If you needed proof that the regulations put in place under the Sarbanes-Oxley Act are no guarantee against financial chicanery and the madness of crowds, the wreckage of the U.S. housing industry and the resulting distress in credit markets around the world should provide a reality check.
SOX targeted fraud and shady bookkeeping, but it didn't change human nature. Its formal name is the Public Company Accounting Reform and Investor Protection Act. But you can't protect investors from themselves, or from the vagaries of the free market. As long as there is big money involved, people are going to find ways to game systems, and then they'll keep doing it until the systems break down.
Although it was intended as a corrective to the excesses of the last boom/bubble/ bust cycle, SOX would not have prevented the happy talk and willful credulity that fueled the dot-com era. And it wasn't set up to regulate the promiscuous policies of the Federal Reserve, the deliberate opacity of hedge funds and banking houses, or the speculative fever of home buyers this time around. The practices of financial firms as they bought and sold financial instruments based on bundled mortgages and carried them on their books at prices no market would support calls to mind a maxim often credited to the journalist Michael Kinsley: "The scandal isn't what's illegal; the scandal is what's legal."
There is talk of the Securities and Exchange Commission applying the same disclosure rules that apply to companies to the credit rating agencies, which slumbered as the crisis approached. Yet, it's hard to see how a big, SOX-like law could help distressed home buyers, or laid-off bankers, or Wall Street honchos who may have to pass on that new Lamborghini for a quarter -or two. That's not to minimize the countrywide damage, which is far from over. The monthly tally of resets for adjustable-rate mortgages won't peak until March, when they will nearly double the record set this fall, and will stay high through next summer. As many as two million people could lose their homes, according to projections, and the damage to the wider economy is yet to be determined.

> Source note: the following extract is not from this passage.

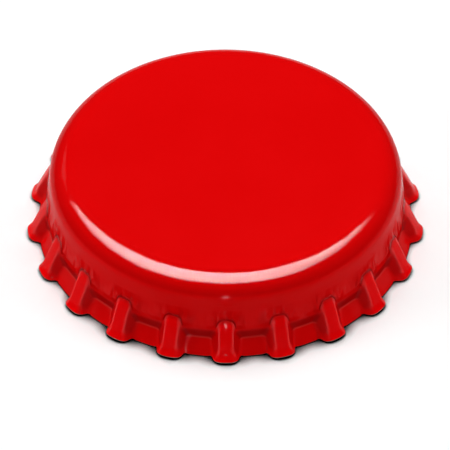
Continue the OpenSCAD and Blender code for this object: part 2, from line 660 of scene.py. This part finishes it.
raised = radius - base
on_flute = raised.from_to(0.0, 0.25)
flank = past.from_to(0.5 * wall_start, 1.2 * wall_start)
flank = flank_depth * flank * on_flute * belt(flank_heights)
undercut = (1 - raised.from_to(0.1, 0.5)) * belt(undercut_heights)
junction = junction_depth * overlap * belt(junction_heights)
drawn_bend = drawn_bend_depth * belt(drawn_bend_heights)
face_edge = past.from_to(-0.05, 0.4 * corner) * (1 - past.from_to(0.4 * corner, corner))
marks = {
    "ridge": on_flute,
    "bend": face_edge * raised.from_to(0.0, 0.2),
    "crease": undercut.max(flank).max(junction).max(drawn_bend),
    "drawn": belt(draw_mark_heights) * (1 - 0.8 * past.from_to(0.3, 1.4)),
    "fold": (1 - raised.from_to(0.0, 0.3)) * belt(fold_heights),
}
marked = entry.outputs["Strip"]
for mark_name, mark in marks.items():
    marked = press.add("GeometryNodeStoreNamedAttribute", {"data_type": "FLOAT", "domain": "POINT"}, {
        "Geometry": marked, "Name": mark_name, "Value": mark,
    }).outputs[0]
pitch = press.add("GeometryNodeSetPosition", None, {
    "Geometry": marked, "Position": formed.outputs[0],
})
ring = press.add("GeometryNodeMeshLine", None, {"Count": entry.outputs["Flutes"], "Offset": (0, 0, 0)})
index = press.number("GeometryNodeInputIndex")
part_turn = press.add("ShaderNodeCombineXYZ", None, {
    2: index * (2 * math.pi) / Number(press, entry.outputs["Flutes"]),
})
placed = press.add("GeometryNodeInstanceOnPoints", None, {
    "Points": ring.outputs[0], "Instance": pitch.outputs[0], "Rotation": part_turn.outputs[0],
})
whole = press.add("GeometryNodeRealizeInstances", None, {0: placed.outputs[0]})
whole = press.add("GeometryNodeMergeByDistance", None, {
    "Geometry": whole.outputs[0], "Distance": 0.002 * MM,
})
finished = press.add("GeometryNodeSetMaterial", None, {
    "Geometry": whole.outputs[0], "Material": entry.outputs["Lacquer"],
})
for finish_name, reached in (("Sheared Edge", 0.015), ("Tinplate", 0.225)):
    inside = press.number("GeometryNodeInputNamedAttribute", {"data_type": "FLOAT"}, {"Name": "inset"})
    finished = press.add("GeometryNodeSetMaterial", None, {
        "Geometry": finished.outputs[0],
        "Selection": inside.math("GREATER_THAN", reached),
        "Material": entry.outputs[finish_name],
    })
press.add("NodeGroupOutput", None, {0: finished.outputs[0]})

given = {"Flutes": flute_count, **press_sizes}
given["Lacquer"] = new_material("red_lacquer_finish", lacquer_finish)
given["Tinplate"] = new_material("clear_lacquered_tinplate", tinplate_finish)
given["Sheared Edge"] = new_material("sheared_steel_edge", sheared_finish)
strip_mesh.materials.append(given["Lacquer"])
pressing = strip.modifiers.new("press", "NODES")
pressing.node_group = press.tree
for item in sockets.items_tree:
    if item.in_out == "INPUT" and item.name in given:
        pressing[item.identifier] = given[item.name]


def finished_piece(name, source):
    """A plain mesh object of what the source's modifiers make, with its faces pointing outwards."""
    evaluated = source.evaluated_get(bpy.context.evaluated_depsgraph_get())
    mesh = bpy.data.meshes.new_from_object(evaluated)
    mesh.name = name
    work = bmesh.new()
    work.from_mesh(mesh)
    bmesh.ops.remove_doubles(work, verts=work.verts, dist=0.0005 * MM)
    bmesh.ops.recalc_face_normals(work, faces=work.faces)
    for face in work.faces:
        face.smooth = True
    work.to_mesh(mesh)
    work.free()
    piece = bpy.data.objects.new(name, mesh)
    scene.collection.objects.link(piece)
    bpy.data.objects.remove(source)
    return piece


shell = finished_piece("pressed_shell", strip)
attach(shell, "root")
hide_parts("crown_shell")


# ---- Seal ----
# The seal is a pale compound that is moulded straight into the shell: a thin skin under the panel,
# and a thicker ring with two beads that the rim of the bottle presses on. Sizes in millimetres.
seal_top = 6.61
seal_radius = 12.2
skin = 0.3
mould_mark_depth = 0.03
ring_inner = 9.3
ring_depth = 0.7
bead_radius = 0.45
bead_margin = 0.15
soft_corner = 0.12
seal_segments = 192
compound_tones = ((0.55, 0.56, 0.53, 1), (0.63, 0.64, 0.61, 1))


def seal_section():
    """Half section of the seal, from the axis below the skin, out over the beads, and back on top.
    The mould leaves a fine round mark in the middle of the skin."""
    skin_z = seal_top - skin
    ring_z = seal_top - ring_depth
    points = [Vector((r, skin_z)) for r in (0, 1.4)]
    points += [Vector((r, skin_z - mould_mark_depth)) for r in (1.5, 1.7)]
    points += [Vector((r, skin_z)) for r in (1.8, 4, 7)]
    points += bend(Vector((ring_inner - soft_corner, skin_z - soft_corner)), soft_corner, 90, 0, 5)
    points += bend(Vector((ring_inner + soft_corner, ring_z + soft_corner)), soft_corner, 180, 225, 3)
    for centre in (ring_inner + bead_radius + bead_margin, seal_radius - bead_radius - bead_margin):
        points += bend(Vector((centre, ring_z)), bead_radius, 190, 350, 16)
    points += bend(Vector((seal_radius - soft_corner, ring_z + soft_corner)), soft_corner, -45, 0, 3)
    points += [Vector((r, seal_top)) for r in (seal_radius, 7, 0)]
    return points


def compound_finish(wiring):
    """Moulded sealing compound: pale grey, faintly clouded, with a soft sheen."""
    cloud = wiring.noise(2.2 * MM, detail=4)
    grain = wiring.noise(0.09 * MM, detail=3)
    return {
        "Base Color": wiring.mix(cloud.from_to(0.3, 0.7), *compound_tones),
        "Roughness": 0.36 + 0.14 * grain,
        "IOR": 1.49,
        "Subsurface Weight": 0.15,
        "Subsurface Radius": (0.5 * MM, 0.5 * MM, 0.45 * MM),
        "Subsurface Scale": 1.0,
        "Normal": wiring.bump(grain, 0.004 * MM),
    }


seal_work = bmesh.new()
section = [seal_work.verts.new((point.x * MM, 0, point.y * MM)) for point in seal_section()]
section_edges = [seal_work.edges.new(pair) for pair in zip(section, section[1:])]
bmesh.ops.spin(
    seal_work, geom=section + section_edges, cent=(0, 0, 0), axis=(0, 0, 1),
    angle=2 * math.pi, steps=seal_segments, use_merge=False,
)
seal_mesh = bpy.data.meshes.new("seal")
seal_work.to_mesh(seal_mesh)
seal_work.free()
seal_mesh.materials.append(new_material("sealing_compound", compound_finish))
seal_source = bpy.data.objects.new("seal", seal_mesh)
scene.collection.objects.link(seal_source)
bpy.context.view_layer.update()
seal = finished_piece("moulded_seal", seal_source)
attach(seal, "root")
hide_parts("seal_liner")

None of which means that SOX is a failure. Arguments for or against that position should be based on the law's intent and content and what it has done to date, both good and bad, for companies and investors. But neither does it mean that the answer to the ongoing unpleasantness is more regulation, although that route is already under consideration in Congress.
Eventually this crisis will pass. And soon enough, another crisis will take its place. The truth will remain that regulations, and the technological processes that increasingly undergird compliance with them, cannot solve all problems.
What's more, regulation comes at a cost, and that technology assets used to enforce them might be more productively deployed in pursuing projects aimed at growth and innovation. This doesn't dictate that new laws aren't worth considering. But it does suggest that putting too much faith in regulation and its technological support systems is no substitute for sound management and prudent investing.